* **TASK DETAILS**
Reproduce the material that follows, please, but only from its first line to the line containing "return sum(waves) / 1.6", inclusive.
# COLLECTED MATERIAL start
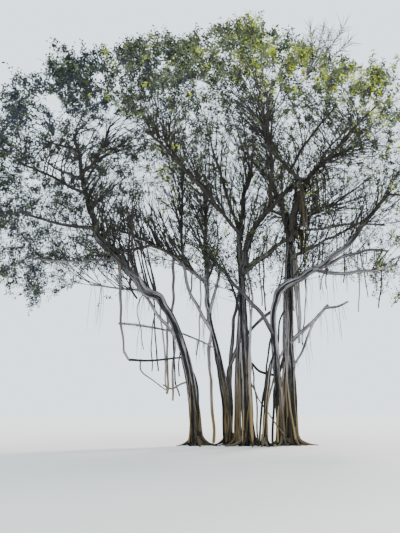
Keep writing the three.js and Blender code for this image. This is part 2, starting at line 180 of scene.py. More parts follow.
def drift(seed, along, size):
    """A smooth wander from about -1 to 1, its bends about `size` metres long."""
    phases = np.random.default_rng(seed).uniform(0, 2 * math.pi, 3)
    waves = [np.sin(along / size * (1 + 0.73 * k) + phases[k]) / (1 + k) for k in range(3)]
    return sum(waves) / 1.6


def knobs(seed, angle, along, size):
    """Lumps of bark from about -1 to 1, all the way round and along a limb."""
    dice = np.random.default_rng(seed)
    total = 0
    for k in range(1, 7):
        around = dice.integers(1, 4 + k)
        phase = dice.uniform(0, 2 * math.pi)
        rate = dice.uniform(-1, 1) * (1 + 0.5 * k) / size
        total = total + np.sin(around * angle + rate * along + phase) / k ** 0.5
    return total / 2.5


def frames_of(middles, foot_level=False):
    """Two directions across the line at each of its points, carried along without twist."""
    along = np.gradient(middles, axis=0)
    along /= norm(along, axis=1)[:, None]
    if foot_level:
        along[0] = (0, 0, 1)
    across = np.empty_like(middles)
    side = np.array([1.0, 0.0, 0.0]) if abs(along[0][0]) < 0.9 else np.array([0.0, 1.0, 0.0])
    for i, ahead in enumerate(along):
        side = side - ahead * side.dot(ahead)
        side /= norm(side)
        across[i] = side
    return across, np.cross(along, across)


def new_bark_mesh():
    mesh = bmesh.new()
    mesh.verts.layers.float_vector.new("grain")
    mesh.verts.layers.float.new("groove_shade")
    mesh.verts.layers.float.new("strand")
    return mesh


def add_limb(mesh, middles, reach, groove_shade=None, strand=None, foot_level=False):
    """Bends a grid round the line of a limb. `reach` is how far the bark stands from the
    line, ring by ring, and the grain is the bark's own place on the limb made straight.
    `strand` is how pale each strand of the bark is, from 0 to 1."""
    rings, sides = reach.shape
    across, up = frames_of(middles, foot_level)
    steps = norm(np.diff(middles, axis=0), axis=1)
    distance = np.concatenate([[0], np.cumsum(steps)])
    grid = bmesh.ops.create_grid(mesh, x_segments=sides, y_segments=rings - 1, size=1)["verts"]
    grain = mesh.verts.layers.float_vector["grain"]
    grooves = mesh.verts.layers.float["groove_shade"]
    strands = mesh.verts.layers.float["strand"]
    paleness = 0.5 if strand is None else strand
    seam = []
    for vert in grid:
        column = round((vert.co.x + 1) / 2 * sides)
        ring = round((vert.co.y + 1) / 2 * (rings - 1))
        angle = 2 * math.pi * column / sides
        out = reach[ring, column % sides]
        x, y = math.cos(angle), math.sin(angle)
        place = middles[ring] + (across[ring] * x + up[ring] * y) * out
        vert.co = (place[0], place[1], max(place[2], 0.0))
        vert[grain] = (x * out, y * out, distance[ring])
        if groove_shade is not None:
            vert[grooves] = groove_shade[ring, column % sides]
        vert[strands] = paleness if np.isscalar(paleness) else paleness[ring, column % sides]
        if column in (0, sides):
            seam.append(vert)
    bmesh.ops.remove_doubles(mesh, verts=seam, dist=1e-6)


def new_object(name, data):
    thing = bpy.data.objects.new(name, data)
    bpy.context.scene.collection.objects.link(thing)
    return thing


def add_piece(name, data, material, nodes):
    data.materials.append(material)
    piece = new_object(name, data)
    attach(piece, "root")
    if nodes:
        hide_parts(*nodes)


def finish_bark(name, mesh, material, nodes=()):
    """Closes the ends of the limbs and turns the mesh into a piece."""
    bmesh.ops.holes_fill(mesh, edges=[e for e in mesh.edges if e.is_boundary], sides=0)
    bmesh.ops.recalc_face_normals(mesh, faces=mesh.faces)
    for face in mesh.faces:
        face.smooth = len(face.verts) == 4
    data = bpy.data.meshes.new(name)
    mesh.to_mesh(data)
    mesh.free()
    add_piece(name, data, material, nodes)


def linear(hex_colour):
    """An sRGB hex colour in linear light."""
    parts = [int(hex_colour[i:i + 2], 16) / 255 for i in (1, 3, 5)]
    return (*(c / 12.92 if c <= 0.04045 else ((c + 0.055) / 1.055) ** 2.4 for c in parts), 1)


def add_node(tree, kind, inputs, **settings):
    """A node with its settings, and its inputs as values or as the sockets that feed them."""
    new = tree.nodes.new("ShaderNode" + kind)
    for setting, value in settings.items():
        setattr(new, setting, value)
    for socket, value in inputs.items():
        if isinstance(value, bpy.types.NodeSocket):
            tree.links.new(value, new.inputs[socket])
        else:
            new.inputs[socket].default_value = value
    return new


def new_material(name, colour, roughness, index=1.5):
    """A finish of one colour, with its nodes and its shader."""
    material = bpy.data.materials.new(name)
    material.use_nodes = True
    tree = material.node_tree
    shader = tree.nodes["Principled BSDF"]
    shader.inputs["Base Color"].default_value = linear(colour)
    shader.inputs["Roughness"].default_value = roughness
    shader.inputs["IOR"].default_value = index
    return material, tree, shader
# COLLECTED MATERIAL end
* **OUTPUT**
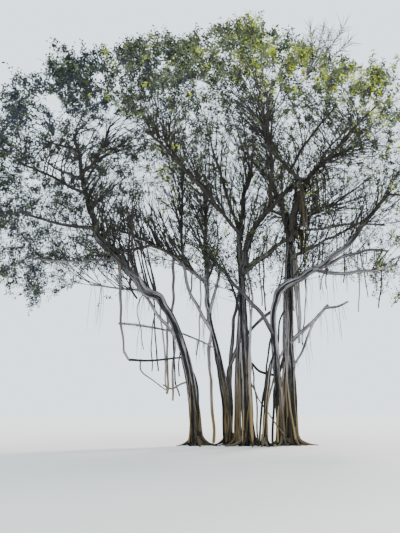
Keep writing the three.js and Blender code for this image. This is part 2, starting at line 180 of scene.py. More parts follow.
def drift(seed, along, size):
    """A smooth wander from about -1 to 1, its bends about `size` metres long."""
    phases = np.random.default_rng(seed).uniform(0, 2 * math.pi, 3)
    waves = [np.sin(along / size * (1 + 0.73 * k) + phases[k]) / (1 + k) for k in range(3)]
    return sum(waves) / 1.6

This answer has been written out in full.